Synthesizing water quality indicators from standardized geospatial information to remedy water security challenges: A review.

Vincent de Paul Obade,Richard H. Moore

Published 2018 in Environment International

ABSTRACT

Water is vital not only for food, energy and sanitation but also for ecosystem functioning, human health, socio-economic progress and poverty reduction. Water security exists when all people have physical and economical access to sufficient, safe, and clean water that meets basic needs. However, water security is threatened by growing human population, episodic environmental disasters, indiscriminate land management practices, contaminants, and escalation in geopolitical conflicts. <3% of the estimated 1.4 billion cubic kilometers of water on earth is available for consumption. Although there exist a range of laboratory and field methods for measuring the chemical, physical and biological properties of water, the information available to the public remains inconsistent and patchy. To this end, we advance a new theory of a single-value objective water quality index (WQI) that considers the interaction between the above properties, to provide concise information for source water quality surveillance and monitoring.

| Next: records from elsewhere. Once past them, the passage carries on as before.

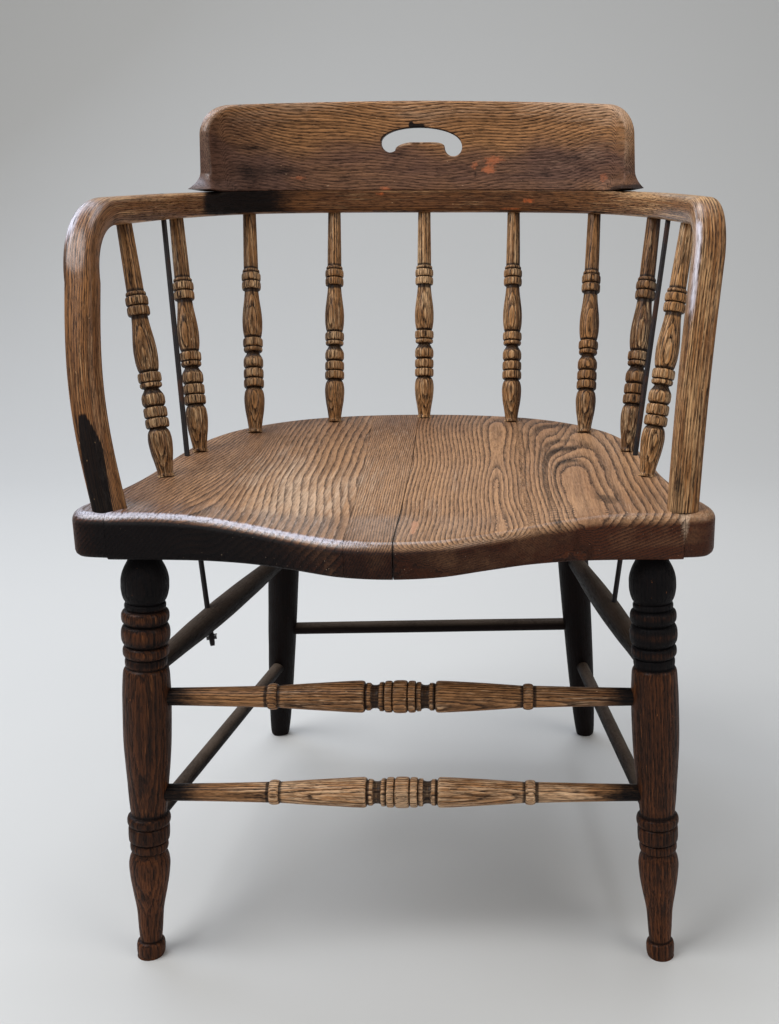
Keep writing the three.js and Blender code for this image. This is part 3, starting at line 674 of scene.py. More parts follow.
def halved(runs: Sequence[Run]) -> tuple[Run, ...]:
    """Return runs of half a length as the first half of a whole length."""
    return tuple(tuple((at / 2, wide) for at, wide in run) for run in runs)


class SplineLine:
    """A centripetal spline through points, which is also read by its length."""

    def __init__(self, points: Sequence[Sequence[float]], closed: bool = False,
                 per_span: int = 24) -> None:
        """Sample the spline.

        Args:
            points: Points that it passes through.
            closed: Whether it comes back to its start.
            per_span: Samples between two points.
        """
        knots = np.asarray(points, float)
        if closed:
            knots = np.vstack((knots[-1], knots, knots[0], knots[1]))
        else:
            knots = np.vstack((2 * knots[0] - knots[1], knots, 2 * knots[-1] - knots[-2]))
        spans = [self._span(knots[i:i + 4], per_span) for i in range(len(knots) - 3)]
        self.samples = np.vstack(spans + ([] if closed else [knots[-2][None]]))
        lengths = np.linalg.norm(np.diff(self.samples, axis=0), axis=1)
        self.at = np.concatenate(((0.0,), np.cumsum(lengths)))
        self.length = float(self.at[-1])

    @staticmethod
    def _span(knots: Array, count: int) -> Array:
        """Return the samples between the middle two of four knots.

        Args:
            knots: The four knots.
            count: Number of samples.

        Returns:
            The samples, without the last knot.
        """
        gaps = np.sqrt(np.linalg.norm(np.diff(knots, axis=0), axis=1))
        first = (knots[1] - knots[0]) / gaps[0] - (knots[2] - knots[0]) / (gaps[0] + gaps[1])
        first = (first + (knots[2] - knots[1]) / gaps[1]) * gaps[1]
        last = (knots[2] - knots[1]) / gaps[1] - (knots[3] - knots[1]) / (gaps[1] + gaps[2])
        last = (last + (knots[3] - knots[2]) / gaps[2]) * gaps[1]
        share = np.linspace(0, 1, count, endpoint=False)[:, None]
        square, cube = share ** 2, share ** 3
        return (
            knots[1] * (2 * cube - 3 * square + 1) + first * (cube - 2 * square + share)
            + knots[2] * (3 * square - 2 * cube) + last * (cube - square)
        )

    def point(self, at: Number) -> Array:
        """Return the points at lengths from the start."""
        return np.stack([np.interp(at, self.at, self.samples[:, axis]) for axis in range(3)], axis=-1)

    def tangent(self, at: Number) -> Array:
        """Return the directions of travel at lengths from the start.

        Args:
            at: Lengths from the start.

        Returns:
            The directions, measured over a short stretch round each place.
        """
        reach = 1.5
        ahead = self.point(np.minimum(np.asarray(at) + reach, self.length))
        behind = self.point(np.maximum(np.asarray(at) - reach, 0.0))
        return units(ahead - behind)

    def outward(self, at: Number) -> Array:
        """Return the level directions to the left of travel at lengths from the start."""
        tangent = self.tangent(at)
        return np.stack((-tangent[:, 1], tangent[:, 0], np.zeros(len(tangent))), axis=1)


@dataclass
class Shape:
    """A mesh in setting-out millimetres, with its place in the timber and its marks."""

    points: Array
    faces: Faces
    grain: Array
    marks: dict[Mark, Array] = field(default_factory=dict)
    sharp_degrees: float = 40.0


def skin(rings: int, count: int) -> Faces:
    """Return the faces between rings of points, with both ends closed.

    Args:
        rings: Number of rings.
        count: Points in each ring.

    Returns:
        The faces.
    """
    faces = []
    for here in range(0, (rings - 1) * count, count):
        for i in range(count):
            j = (i + 1) % count
            faces.append((here + i, here + j, here + count + j, here + count + i))
    faces.append(tuple(reversed(range(count))))
    faces.append(tuple(range((rings - 1) * count, rings * count)))
    return faces


class Workshop:
    """Makes objects of shapes, dresses them, hangs them under the root body and hides the solids that
    they stand for.
    """

    def __init__(self) -> None:
        """Start with no materials."""
        self._materials: dict[str, bpy.types.Material] = {}

    def material(self, finish: Union[Finish, StageFinish]) -> bpy.types.Material:
        """Return a finish's material, made once.

        Args:
            finish: The finish.

        Returns:
            The material.
        """
        if finish.name not in self._materials:
            self._materials[finish.name] = finish.material()
        return self._materials[finish.name]

    def mesh(self, name: str, shape: Shape) -> bpy.types.Mesh:
        """Make a mesh with its marks.

        Args:
            name: The mesh's name.
            shape: What it is made of.

        Returns:
            The mesh.
        """
        mesh = bpy.data.meshes.new(name)
        mesh.from_pydata(placed(shape.points).tolist(), [], shape.faces)
        grain = mesh.attributes.new(GRAIN, "FLOAT_VECTOR", "POINT")
        grain.data.foreach_set("vector", (shape.grain * MM).astype(np.float32).ravel())
        for mark, values in shape.marks.items():
            layer = mesh.attributes.new(mark.value, "FLOAT", "POINT")
            spread = np.broadcast_to(values, len(shape.points)).astype(np.float32)
            layer.data.foreach_set("value", spread)
        mesh.polygons.foreach_set("use_smooth", [True] * len(mesh.polygons))
        mesh.update()
        mesh.set_sharp_from_angle(angle=math.radians(shape.sharp_degrees))
        return mesh

    def add(self, name: str, shape: Shape, finish: Finish, *nodes: str) -> None:
        """Add a piece of the chair.

        Args:
            name: The piece's name.
            shape: What it is made of.
            finish: What it is dressed in.
            nodes: The solids that it stands for.
        """
        piece = bpy.data.objects.new(name, self.mesh(name, shape))
        bpy.context.scene.collection.objects.link(piece)
        piece.data.materials.append(self.material(finish))
        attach(piece, "root")
        if nodes:
            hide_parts(*nodes)
        LOG.info("%s: %d points, %d faces", name, len(piece.data.vertices), len(piece.data.polygons))

    def dress(self, node: str, finish: Finish) -> None:
        """Give a carried-over solid a better material.

        Args:
            node: The solid's name.
            finish: What it is dressed in.
        """
        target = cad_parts[node]
        target = target if isinstance(target, bpy.types.Object) else bpy.data.objects[node]
        target.data.materials.clear()
        target.data.materials.append(self.material(finish))
        LOG.info("%s: kept, dressed in %s", node, finish.name)


def trimmed(shape: Shape, height: float) -> Shape:
    """Return a shape with what reaches below a height laid flat on it.

    Args:
        shape: The shape, whose grain and marks are kept point by point.
        height: The height.

    Returns:
        The flat-ended shape.
    """
    points = shape.points.copy()
    points[:, 2] = np.maximum(points[:, 2], height)
    return Shape(points, shape.faces, shape.grain, shape.marks, shape.sharp_degrees)


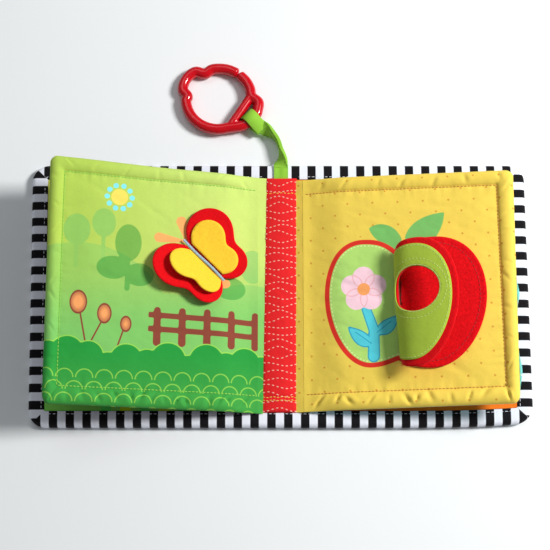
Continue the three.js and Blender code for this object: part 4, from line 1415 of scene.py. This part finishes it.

Although geospatial technologies such as remote sensing is credited as a high frequency spatiotemporal mapping tool, exiguous information is available on its application for constructing single-value WQIs. Besides, no remote sensing device exists that directly measures water quality, which must indirectly be inferred through modeling sensed remote sensing signals with measured water properties. This review not only highlights the water security conundrum but also provides an overview of methods for integrating geolocated qualitative (e.g., management data) with quantitative (i.e., measured water constituent properties) into a WQI.